Official sources reveal that multiple letters from MoITT officials have demanded Imam’s immediate removal from the board. Yet, PDL Board Chairman Syed Zuma Mohiuddin has persistently ignored these directives, refusing to take action. His silence in response to repeated queries from Dawn further deepens the controversy.
Ironically, Mr. Imam has already been removed from other boards he was associated with, following his retirement. PDL stands out as the only institution still clinging to his name in an apparent show of deliberate non-compliance.
Mr. Imam was originally appointed as Member IT and Telecom in 2019 on an MP-1 scale, receiving subsequent extensions until his final retirement in 2024. His continued presence on the board despite no longer holding a government post is not just unethical—it’s illegal, say insiders.
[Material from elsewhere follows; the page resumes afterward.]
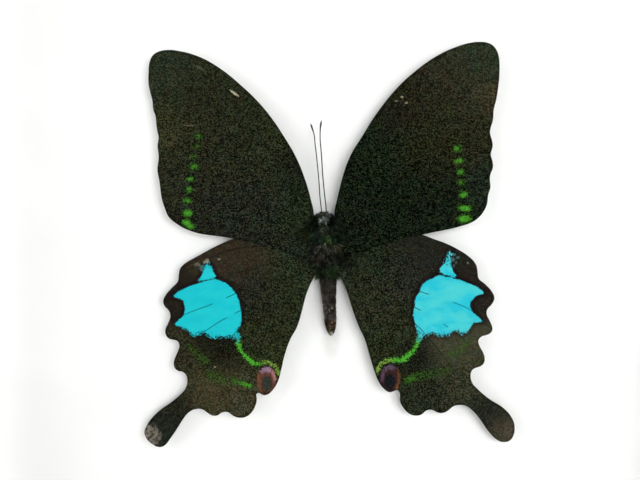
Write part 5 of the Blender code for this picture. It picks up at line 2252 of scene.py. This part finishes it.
@dataclass
class Studio:
    """Floor, soft light and the camera."""

    lens: float = 42.0
    sensor: float = 36.0
    # Where the camera stands and what it looks at, in millimetres from the middle of the frame
    eye: tuple[float, float, float] = (5.875, -175.854, 4.935)
    looking_at: tuple[float, float, float] = (-1.645, -0.6, 0.705)
    floor_width: float = 4.0
    # The tent's strength in front and behind, and where along y it starts and ends to change
    dim: float = 0.03
    bright: float = 0.45
    dim_until: float = -0.86
    bright_from: float = -0.6
    # Name, place and width in metres, and power in watts
    lamps: tuple[tuple[str, tuple[float, float, float], float, float], ...] = (
        ("lamp_left", (-0.62, -0.5, 0.2), 0.6, 2.4),
        ("lamp_right", (0.66, -0.5, 0.45), 0.6, 0.5),
        ("lamp_front", (0.24, -0.72, 0.12), 0.5, 6.3),
        ("lamp_back", (0.3, 0.9, 0.9), 0.8, 9.0),
    )

    def build(self) -> None:
        """Builds the floor, the lights and the camera."""
        self._floor()
        self._world()
        self._lamps()
        self._camera()

    def _floor(self) -> None:
        """A wide pale floor under the frame."""
        deselect()
        bpy.ops.mesh.primitive_grid_add(
            x_subdivisions=8, y_subdivisions=8, size=self.floor_width, location=(0, 0, 0)
        )
        floor = bpy.context.view_layer.objects.active
        floor.name = "floor"
        tree = ShaderTree("floor_paper")
        grain = tree.noise(3.0)
        tree.set(
            Base_Color=tree.mix(tree.spread(grain, 0.3, 0.7), (0.7, 0.7, 0.69), (0.74, 0.74, 0.73)),
            Roughness=0.9,
            Specular_IOR_Level=0.2,
        )
        floor.data.materials.append(tree.material)

    def _world(self) -> None:
        """An even pale tent of light, darker where the picture is taken from."""
        world = bpy.data.worlds.new("light_tent")
        bpy.context.scene.world = world
        world.use_nodes = True
        nodes, links = world.node_tree.nodes, world.node_tree.links
        back = nodes["Background"]
        coordinates = nodes.new("ShaderNodeTexCoord")
        split = nodes.new("ShaderNodeSeparateXYZ")
        links.new(coordinates.outputs["Generated"], split.inputs[0])
        strength = nodes.new("ShaderNodeMapRange")
        strength.interpolation_type = "SMOOTHSTEP"
        links.new(split.outputs["Y"], strength.inputs["Value"])
        limits = (self.dim_until, self.bright_from, self.dim, self.bright)
        for name, value in zip(("From Min", "From Max", "To Min", "To Max"), limits):
            strength.inputs[name].default_value = value
        path = nodes.new("ShaderNodeLightPath")
        seen = nodes.new("ShaderNodeMath")
        seen.operation = "MAXIMUM"
        links.new(strength.outputs[0], seen.inputs[0])
        links.new(path.outputs["Is Camera Ray"], seen.inputs[1])
        links.new(seen.outputs[0], back.inputs["Strength"])
        back.inputs["Color"].default_value = (1.0, 1.0, 1.0, 1.0)

    def _lamps(self) -> None:
        """Soft lamps at the left, at the right, in front and behind. Nothing mirrors the front one."""
        for name, place, size, power in self.lamps:
            data = bpy.data.lights.new(name, "AREA")
            data.size = size
            data.energy = power
            lamp = new_object(name, data)
            lamp.visible_glossy = name != "lamp_front"
            self._aim(lamp, Vector(place), Vector((0.0, 0.0, MIDDLE)))

    def _aim(self, obj: Piece, place: Vector, target: Vector) -> None:
        """Puts a lamp or the camera at a place and turns it to a target."""
        obj.location = place
        obj.rotation_euler = (target - place).to_track_quat("-Z", "Y").to_euler()

    def _camera(self) -> None:
        """The camera, a little right of and above the middle, looking slightly left and down."""
        data = bpy.data.cameras.new("camera")
        data.lens = self.lens
        data.sensor_width = self.sensor
        data.clip_start = 0.01
        camera = new_object("camera", data)
        middle = Vector((0.0, 0.0, MIDDLE))
        self._aim(camera, middle + Vector(self.eye) * MM, middle + Vector(self.looking_at) * MM)
        bpy.context.scene.camera = camera
        bpy.context.scene.view_settings.view_transform = "Standard"


# x, up and height over the board
LEFT_ANTENNA = (
    (-1.15, 6.1, 5.25), (-1.1, 7, 5.35), (-1.35, 8.5, 5.1), (-1.64, 11.05, 4.8), (-1.8, 13.6, 4.6),
    (-2.03, 16.3, 4.5), (-2.27, 18.65, 4.4), (-2.52, 21, 4.3), (-2.8, 23.35, 4.2), (-3, 25.3, 4.2),
    (-3.4, 26.65, 4.1), (-3.85, 28, 4.1),
)
RIGHT_ANTENNA = (
    (-0.2, 6.1, 5.25), (-0.12, 7.15, 5.35), (-0.27, 9.1, 5.1), (-0.55, 11.4, 4.8), (-0.82, 14, 4.6),
    (-1.05, 16.7, 4.5), (-1.21, 19.45, 4.4), (-1.39, 21.8, 4.3), (-1.58, 23.7, 4.2), (-1.62, 25.5, 4.2),
    (-1.54, 27.2, 4.1), (-1.3, 28.7, 4.1),
)

# Outward reach from the middle line, place along the body and height over the board
LEG_ROUTES = {
    "front": ((2.3, 2.7, 1.6), (5.2, 4.6, 2.4), (6.4, 5.6, 0.9), (7.6, 7.2, 0.6)),
    "middle": ((2.9, 0.2, 1.6), (6.2, 0.2, 2.5), (8.0, -0.6, 0.9), (10.2, -1.4, 0.6)),
    "hind": ((2.7, -2.0, 1.6), (5.6, -4.2, 2.4), (7.2, -6.4, 0.9), (8.6, -9.0, 0.6)),
}


def main() -> None:
    """Builds the studio, the frame and the insect."""
    Studio().build()
    BoxFrame().build()
    vein = Vein().build()
    for wing in (LEFT_HINDWING, RIGHT_HINDWING, LEFT_FOREWING, RIGHT_FOREWING):
        wing.build(vein)
    body = Body(coats=COATS)
    body.build()
    limb = Chitin("limb_shell", paint(26, 24, 22), paint(58, 54, 50)).build()
    Antenna(Side.LEFT, LEFT_ANTENNA).build(limb)
    Antenna(Side.RIGHT, RIGHT_ANTENNA).build(limb)
    for side in Side:
        for pair, route in LEG_ROUTES.items():
            Leg(side, pair, route).build(body, limb)


if __name__ == "__main__":
    main()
The current PDL board, which includes retired Brigadier Syed Zulfiqar Ali (CEO), Perwaiz Khan (Telecom Foundation nominee), independent directors Syed Shamin Ahmed Sheerazi and Mst Rubina Safir, Muhammad Waheed (major shareholder), and Izkar Khan (State Life/National Bank nominee), has not publicly commented on this flagrant violation.
Pak Datacom Ltd, which offers satellite-based end-to-end data communication solutions, operates as a public limited company since 1994. But with such defiance of governance rules at the highest level, its credibility and accountability are now under serious threat.
The silence from both Mr. Mohiuddin and the board raises the specter of institutional capture and suggests a worrying culture of impunity in public sector entities under MoITT.